Repeat each line exactly, leaving nothing out.

** begin Dataset section **

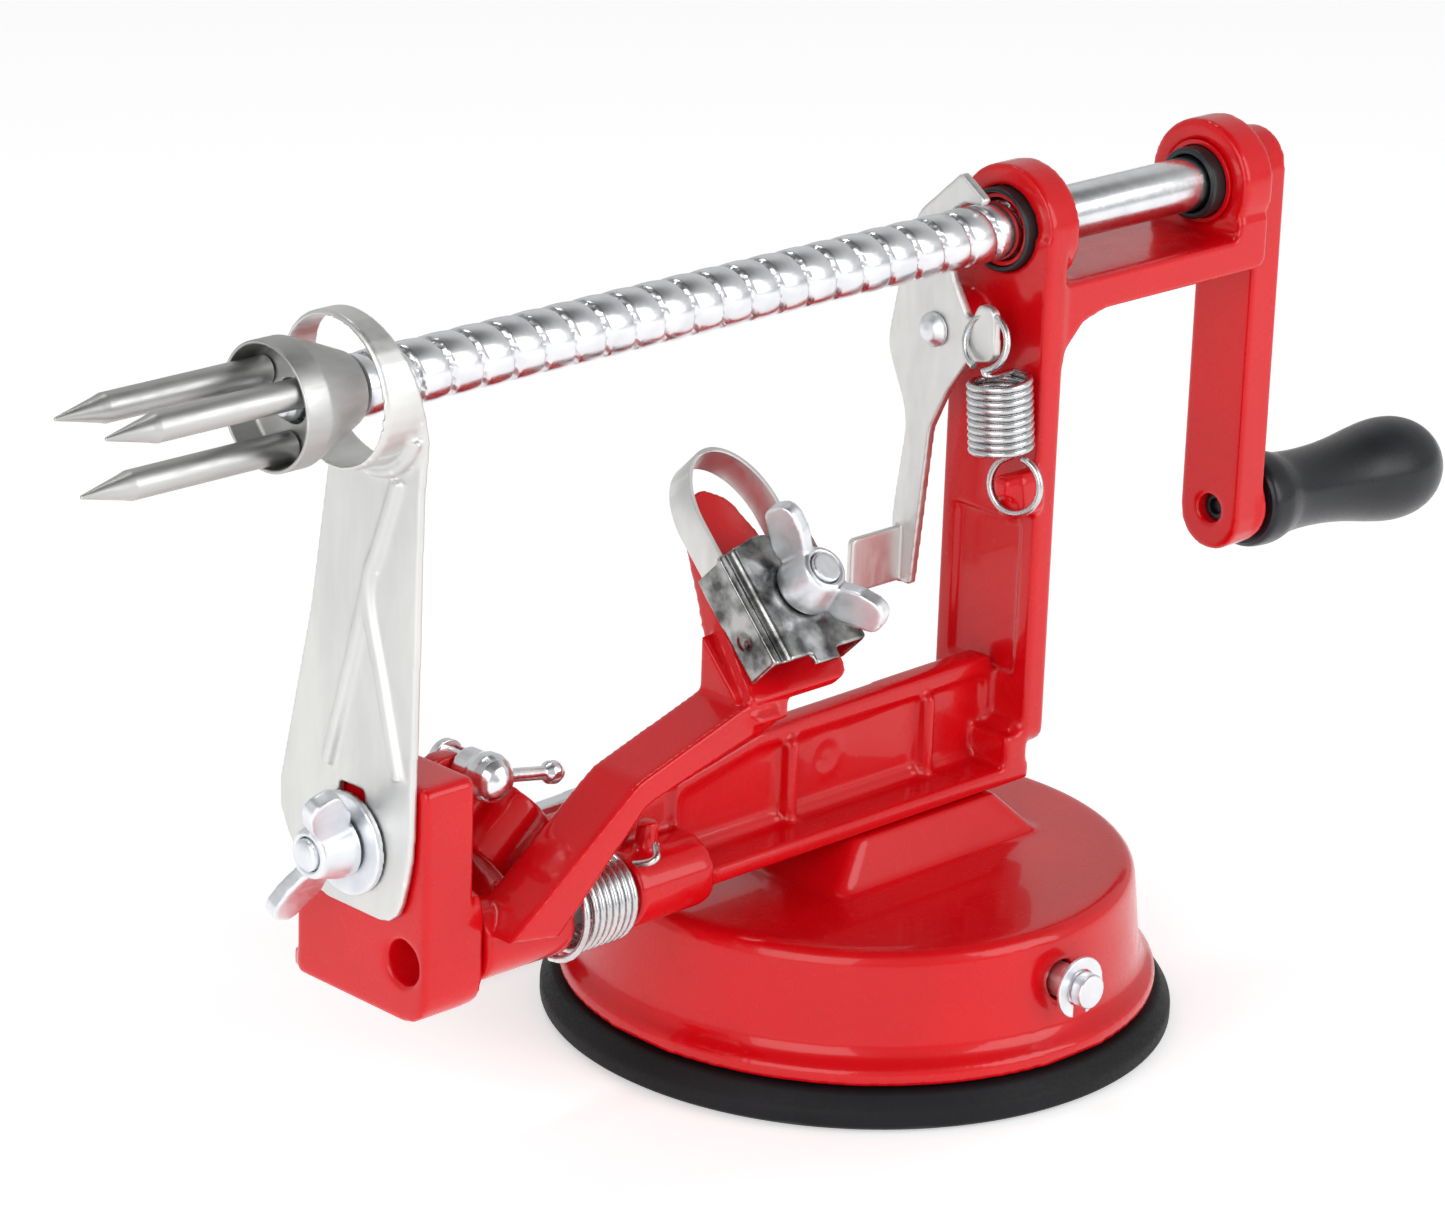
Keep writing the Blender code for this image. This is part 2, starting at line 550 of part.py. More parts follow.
def wing_nut(name, place, axis, across, hub_r=4.6, height=6.4, span=12.5, rise=10.5, bore=2.6):
    """A forged wing nut: a tapered hub with two swept wings, standing along the axis."""
    frame = frame_along(place, axis)
    side = frame.to_3x3().inverted() @ Vector(across)
    frame = frame @ Matrix.Rotation(Vector((side.x, side.y)).angle_signed(Vector((1, 0))), 4, "Z")
    hub = turned(name, [(hub_r * 0.74, height), (hub_r, height * 0.55), (hub_r, 0), (bore, 0), (bore, height),
                        (hub_r * 0.74, height)], sides=24)
    hub.matrix_world = frame
    wing_plane = frame @ PLANES["XZ"]
    for side in (1, -1):
        corners = [(hub_r * 0.72, 0.8, 0), (span * 0.72, rise * 0.38, 2.5), (span, rise * 0.86, 1.8),
                   (span * 0.78, rise, 1.8), (hub_r * 0.72, height * 0.92, 1.0)]
        outline = rounded([(x * side, z, r) for x, z, r in corners])
        join(hub, plate(name + "_wing", outline, -1.3, 1.3, wing_plane, bevel=0.5))
    return hub


# ---------------------------------------------------------------- peeler arm

def arm_strip():
    """The bent strip from the sleeve up to the head, as an outline in X and Z."""
    top = [(-90.0, 39.6), (-64.5, 58.6), (-42.6, 65.6)]
    return rounded([(top[0][0], top[0][1], 0), (top[1][0], top[1][1], 6.0), (top[2][0], top[2][1], 0),
                    (-39.0, 64.6, 0), (-39.6, 60.6, 0), (-62.6, 54.6, 6.0), (-80.0, 38.0, 0)])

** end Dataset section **

* **Task answer**
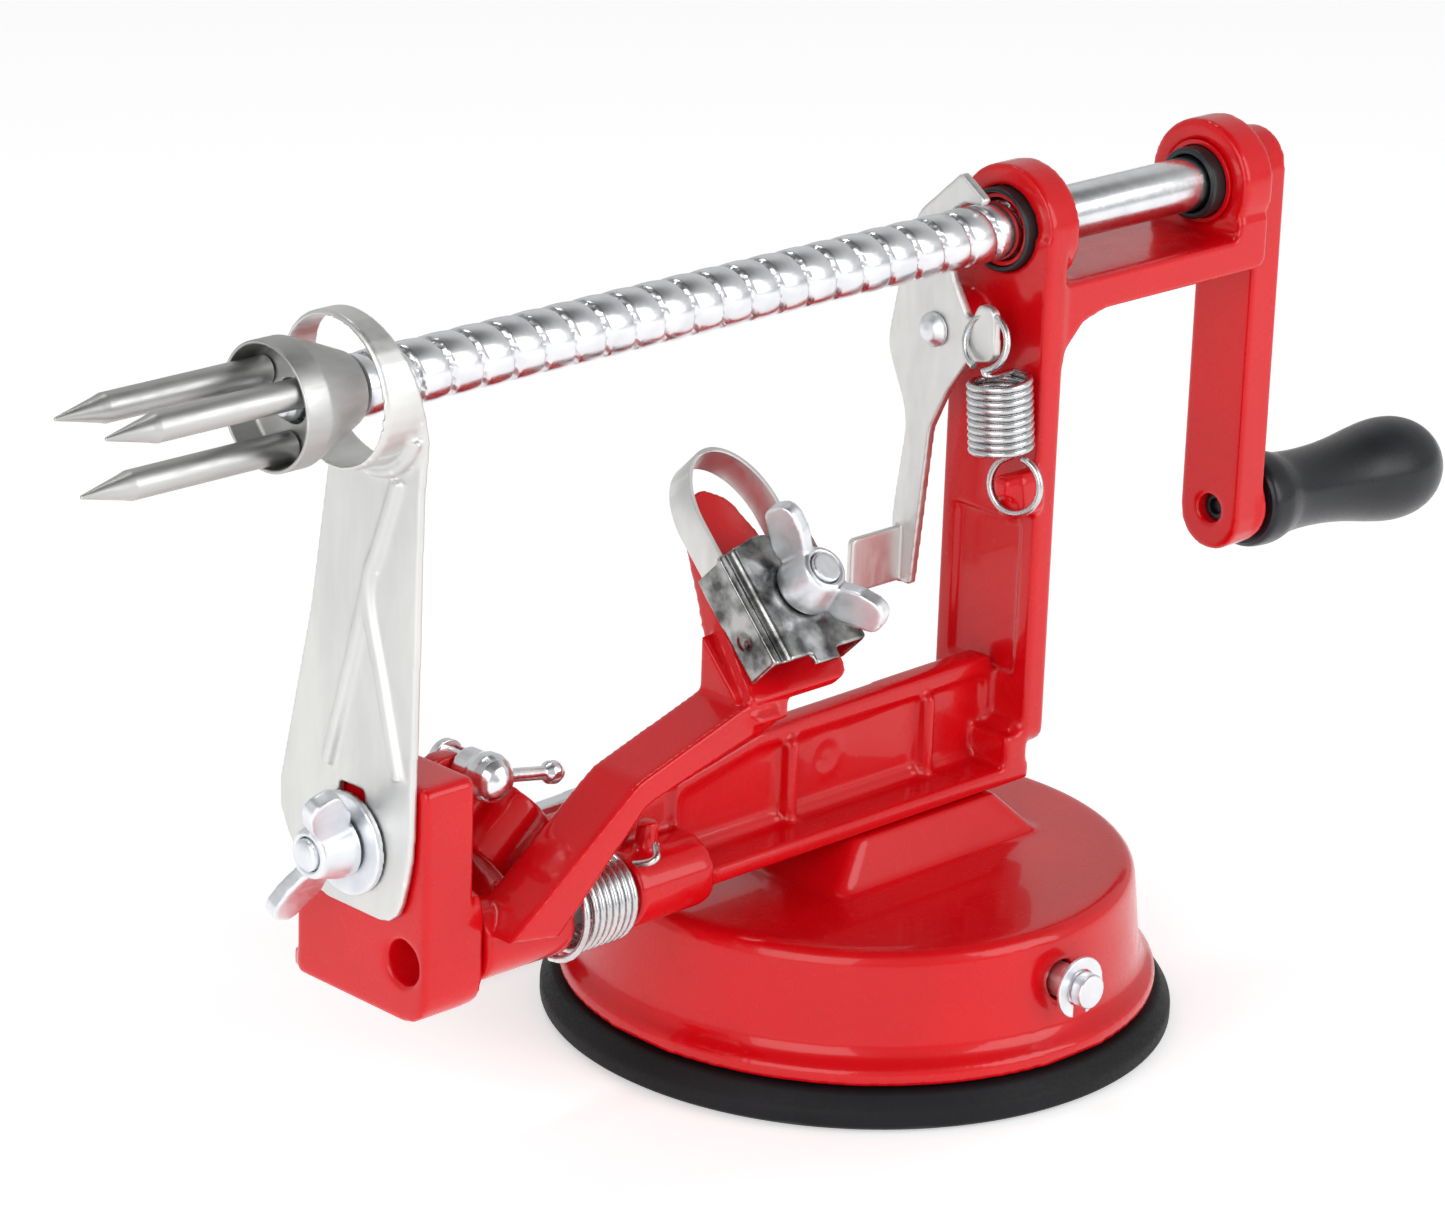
Keep writing the Blender code for this image. This is part 2, starting at line 550 of part.py. More parts follow.
def wing_nut(name, place, axis, across, hub_r=4.6, height=6.4, span=12.5, rise=10.5, bore=2.6):
    """A forged wing nut: a tapered hub with two swept wings, standing along the axis."""
    frame = frame_along(place, axis)
    side = frame.to_3x3().inverted() @ Vector(across)
    frame = frame @ Matrix.Rotation(Vector((side.x, side.y)).angle_signed(Vector((1, 0))), 4, "Z")
    hub = turned(name, [(hub_r * 0.74, height), (hub_r, height * 0.55), (hub_r, 0), (bore, 0), (bore, height),
                        (hub_r * 0.74, height)], sides=24)
    hub.matrix_world = frame
    wing_plane = frame @ PLANES["XZ"]
    for side in (1, -1):
        corners = [(hub_r * 0.72, 0.8, 0), (span * 0.72, rise * 0.38, 2.5), (span, rise * 0.86, 1.8),
                   (span * 0.78, rise, 1.8), (hub_r * 0.72, height * 0.92, 1.0)]
        outline = rounded([(x * side, z, r) for x, z, r in corners])
        join(hub, plate(name + "_wing", outline, -1.3, 1.3, wing_plane, bevel=0.5))
    return hub


# ---------------------------------------------------------------- peeler arm

def arm_strip():
    """The bent strip from the sleeve up to the head, as an outline in X and Z."""
    top = [(-90.0, 39.6), (-64.5, 58.6), (-42.6, 65.6)]
    return rounded([(top[0][0], top[0][1], 0), (top[1][0], top[1][1], 6.0), (top[2][0], top[2][1], 0),
                    (-39.0, 64.6, 0), (-39.6, 60.6, 0), (-62.6, 54.6, 6.0), (-80.0, 38.0, 0)])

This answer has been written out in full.